Any arrangement that looks like employment in practice will eventually be treated as employment in law often with significant retroactive liability.

What is the difference between a branch office and a private limited company in India?

A Branch Office is a direct extension of the foreign parent company in India. A Private Limited Company (Pvt Ltd) is an independent Indian legal entity with its own corporate structure.

Most companies use a Pvt Ltd structure. Branch Offices have restrictions on the types of business activities they can conduct in India. They also require Reserve Bank of India (RBI) approval.

Pvt Ltd entities can hire freely, execute contracts locally, and operate without activity restrictions. This makes them the standard choice for companies building full India teams.

Neither is quick or cheap to set up. Both require 3–6 months minimum and significant ongoing compliance obligations.

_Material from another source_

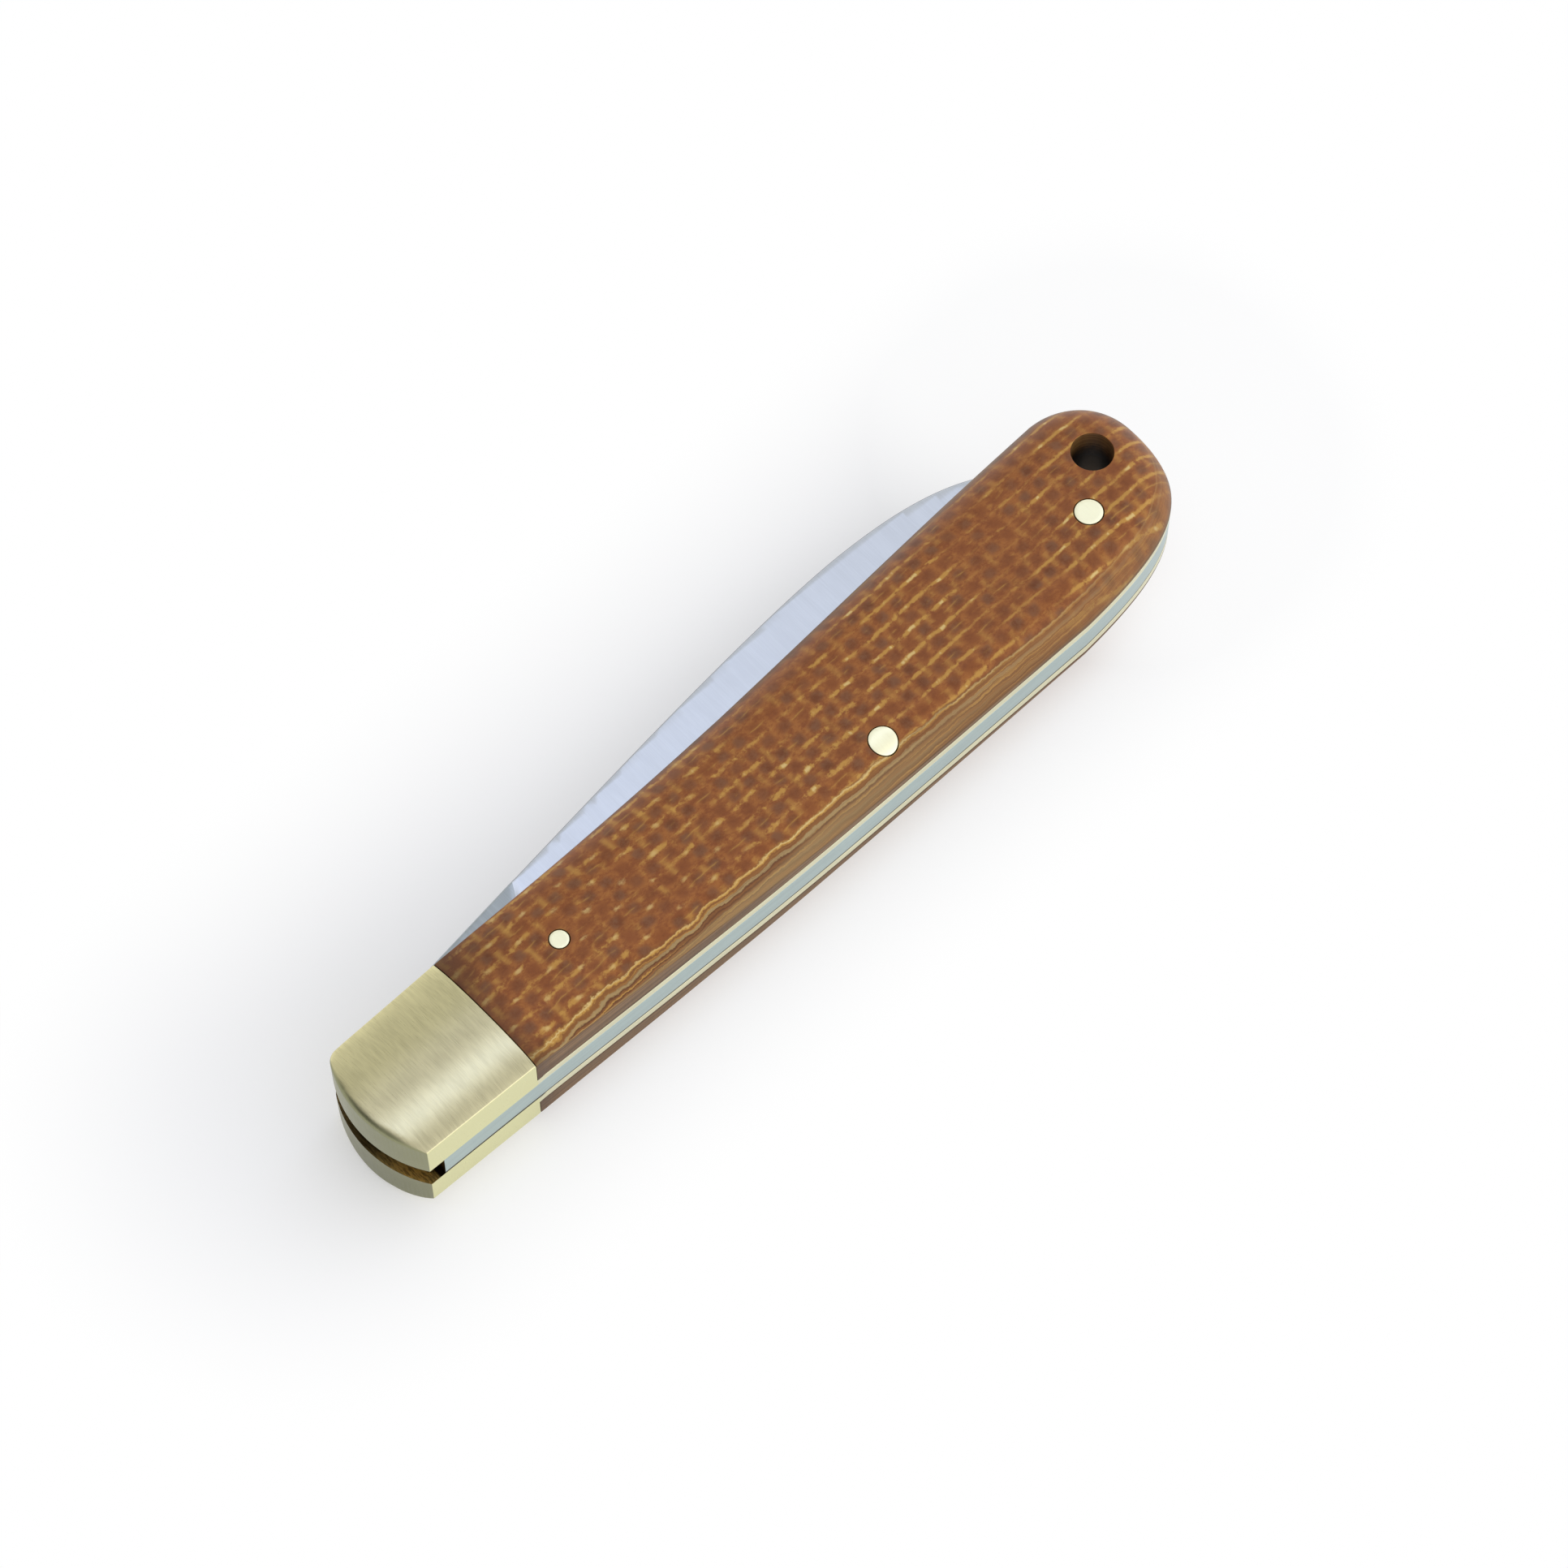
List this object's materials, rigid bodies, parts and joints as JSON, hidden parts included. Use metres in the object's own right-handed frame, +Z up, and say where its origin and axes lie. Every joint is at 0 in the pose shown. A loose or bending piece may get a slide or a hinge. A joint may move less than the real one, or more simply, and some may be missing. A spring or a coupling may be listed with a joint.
{
  "type": "folding pocket knife",
  "caption": "Slip-joint folding pocket knife, closed: brass bolsters and liners, brown laminate scales, one steel blade beside a backspring, lanyard hole at the butt.",
  "frame": {"origin": "middle of the closed knife's bounding box, on the surface that it lies on", "axes": "+X along the handle towards the butt, +Y towards the slot that the blade folds out of, +Z up"},
  "size_m": [0.1112, 0.0248, 0.0134],
  "materials": {
    "scale": "resin-filled woven laminate, satin gloss",
    "bolster": "brushed pale brass",
    "liner": "satin pale brass",
    "spring": "satin",
    "blade": "crosswise satin",
    "pin": "polished flush"
  },
  "bodies": {
    "handle": {"lower_scale": "scale", "upper_scale": "scale", "lower_bolster": "bolster", "upper_bolster": "bolster", "lower_liner": "liner", "upper_liner": "liner", "backspring": "spring", "pivot_pin": "bolster", "middle_spring_pin": "pin", "end_spring_pin": "pin", "upper_scale_pin": "pin", "lower_scale_pin": "pin"},
    "blade": {"blade": "blade"}
  },
  "joints": [
    {"name": "blade_fold", "type": "hinge", "parent": "handle", "child": "blade", "pos_m": [-0.04755, -0.0034, 0.0067], "axis": [0, 0, 1], "range_deg": [0, 180], "deforming": ["backspring"]}
  ]
}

Does using an EOR create a Permanent Establishment risk for my company in India?

A properly structured EOR arrangement does not create Permanent Establishment risk for the client company. The EOR is the legal employer. The client has no direct commercial presence in India.

PE risk arises specifically when employees or contractors act as agents of the foreign company. This means negotiating contracts, closing deals, or exercising authority on the company's behalf.

EOR employees working on internal functions (engineering, finance, operations) for the client company do not trigger this risk. Companies that instruct EOR-employed staff to represent them commercially in India should take specific legal advice on PE exposure.

How quickly can a company start hiring in India through an EOR?

Through a properly set up EOR, companies can typically onboard their first India employee within days. There is no entity registration required, no local office setup, and no waiting period for statutory registrations.

The EOR handles employment contracts, payroll setup, and statutory enrolments. This makes EOR the fastest compliant path to building an India team compared to 3–6 months for entity incorporation.